Perhaps the biggest surprise in learning about the four amateurs is
that two of them are over 60, which means they’d qualify for the PGA
Tour’s Super Seniors.
Newport Beach Country Club men’s club champion Bob Kraft, who will tee
it up with head pro Paul Hahn, is 61. Mesa Verde Country Club men’s club
champion Pete Daley, who will partner with head pro Tom Sargent, is 60.
They are not senior club champions, mind you, but overall, stand-alone
champions. They make Big Canyon Country Club’s Steve Collins, 48, and
Santa Ana Country Club’s Chris Veitch, 46, seem like kids.
“I’m just a late bloomer,” said Daley, who won Mesa Verde’s senior
club championship in 1997, then captured his first club title at age 58
in 1998, before repeating as club champion in ’99.
In November, Daley had an artificial, six-hole putting green built in
the backyard of his home in Newport Beach. “But I can’t say it has
(necessarily) helped my game,” Daley quipped.

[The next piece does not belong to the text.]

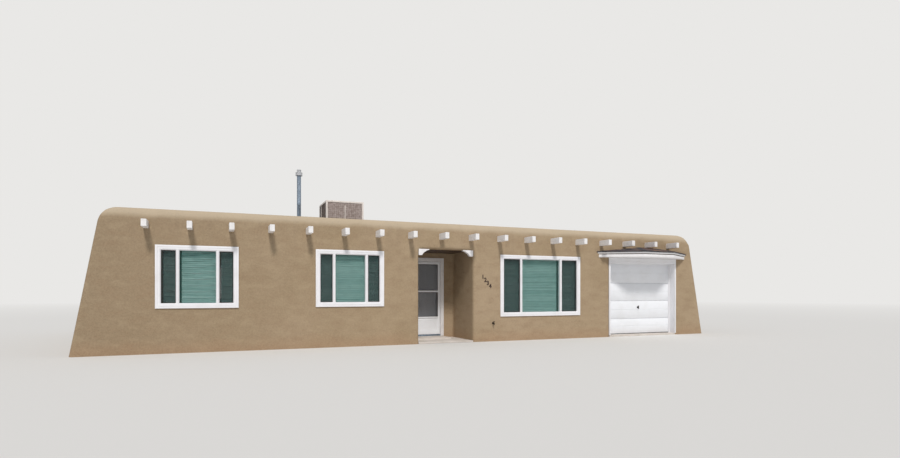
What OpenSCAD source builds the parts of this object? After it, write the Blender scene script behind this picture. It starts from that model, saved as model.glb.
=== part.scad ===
// Single-storey adobe house with a flat roof: stuccoed walls with leaning, rounded
// ends, a row of projecting beams under the parapet, a recessed entry, three front
// windows and a garage bay under a small hipped canopy. X runs along the front,
// Y into the house, Z up. The origin is on the ground in the middle of the plan.

/* [Walls] */
// Length of the front along the ground, between the feet of the leaning ends
house_len = 16930; // [16000:10:20000]
// Depth of the house, front face to back face
house_depth = 8500; // [7000:50:12000]
// Thickness of the front and back walls
wall_t = 300; // [220:5:420]
// Thickness of each end wall at the height of the beam seats
end_wall_t = 360; // [280:5:480]
// Height of the beam seats, where the walls end and the parapet starts
seat_z = 2634; // [2560:2:2900]
// Height of the parapet above the beam seats
parapet_h = 438; // [340:2:600]
// How far the west end leans in for each metre of height
west_lean = 178; // [60:2:220]
// How far the east end leans in for each metre of height
east_lean = 190; // [60:5:220]
// Radius of the west end's shoulder
west_shoulder_r = 380; // [260:10:420]
// Radius of the east end's shoulder
east_shoulder_r = 500; // [260:10:600]
// Radius of the parapet's outer top edge
parapet_outer_r = 150; // [60:5:190]
// Radius of the parapet's inner top edge
parapet_inner_r = 80; // [30:5:100]

/* [Roof] */
// Number of projecting roof beams
beam_count = 18; // [12:1:19]
// Distance from the west end wall's inner face to the first beam
beam_west_gap = 498; // [300:2:800]
// Distance from the last beam to the east end wall's inner face
beam_east_gap = 531; // [301:2:801]
// Width of a beam
beam_w = 102; // [80:1:150]
// Height of a beam
beam_h = 152; // [120:1:200]
// How far the beams stand out from the front wall
beam_out = 417; // [250:1:600]
// How far the beams bear on the back wall
beam_bearing = 180; // [120:5:210]
// Thickness of the roof deck with its covering
deck_t = 92; // [60:2:140]

/* [Floors] */
// Height of the house floor above the ground
floor_z = 125; // [90:5:200]
// Height of the garage floor above the ground
garage_floor_z = 50; // [30:5:80]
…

Newport Beach might have members who drive longer, putt more
consistently and score lower, but Kraft will always hang around and be
there at the end.
“(Kraft) outplayed everybody this year (in the Newport Beach men’s
club championship in May),” Hahn said. “Bobby’s a gutsy player, and he
knows how to get the ball in the hole. He’s a steady golfer. He’s not a
birdie machine, but he’s always there.”
Veitch, Santa Ana’s four-time club champion who will play with head
pro Mike Reehl in the Jones Cup, was also a late bloomer
After barely making the high school golf team his senior year, Veitch
attended USC and saw Craig Stadler and Scott Simpson and realized college
golf should probably not be in his plans.
“It’s a weird deal,” said Veitch, a Balboa Peninsula resident and
Newport Beach city amateur champion in 1998 and ’99. “I started playing
when I was 15, and I was better at age 25 than 15. Then I was better at
age 35 than 25, and I’m probably better at age (46) than 35.”
The baby in the inaugural group, Veitch has never carried a handicap
index of higher than 3 for the last 20 years. He said experience and
consistency have been the keys to his success.
Collins, who grew up playing South Hills Country Club in West Covina,
has played since age 11.
“It should be fun,” Veitch said of the Jones Cup. “I think the team
favorites are Kelly and Steve Collins from Big Canyon, because both are
very strong players.”
Of the four head pros, all are excellent golfers and have performed
well in competition, including the televised Subaru Team Championship
Matches.
“I think 7- or 8-under will win it,” said Hahn, predicting a score
that would easily sit atop the leaderboard at the Toshiba Senior Classic,
hosted by Newport Beach every March.
The Jones Cup, billed as the ultimate community pro-am, is the brand
new men’s competition in the Fletcher Jones Motorcars/Daily Pilot Club
Championship Series, which launched the Tea Cup Classic for women in
1997. Tee time is 1 p.m.
The Jones Cup is named after the only benefactor the series has had,
and includes a pro-am team from each. Players are selected by their
respective clubs.
The day of the pro-am, names of the clubs will be drawn out of a hat
before tee time to determine which two clubs will play in a foursome.
Newport Beach Country Club President Jerry Anderson will serve as the
rules official.
Furthermore, and similar to the popular Tea Cup Classic, the Jones Cup
will have hole-in-one prizes on all par-3s, including a 2000 Mercedes
Benz ML320, a sports utility vehicle reportedly valued at $40,195.
The Jones Cup will also be the first tournament outside of the NBCC
auspices to play the remodeled 18th green, which reopened to its members
Tuesday.
It will take place two weeks prior to the fourth annual Tea Cup
Classic, hosted by Big Canyon Country Club on Aug. 11.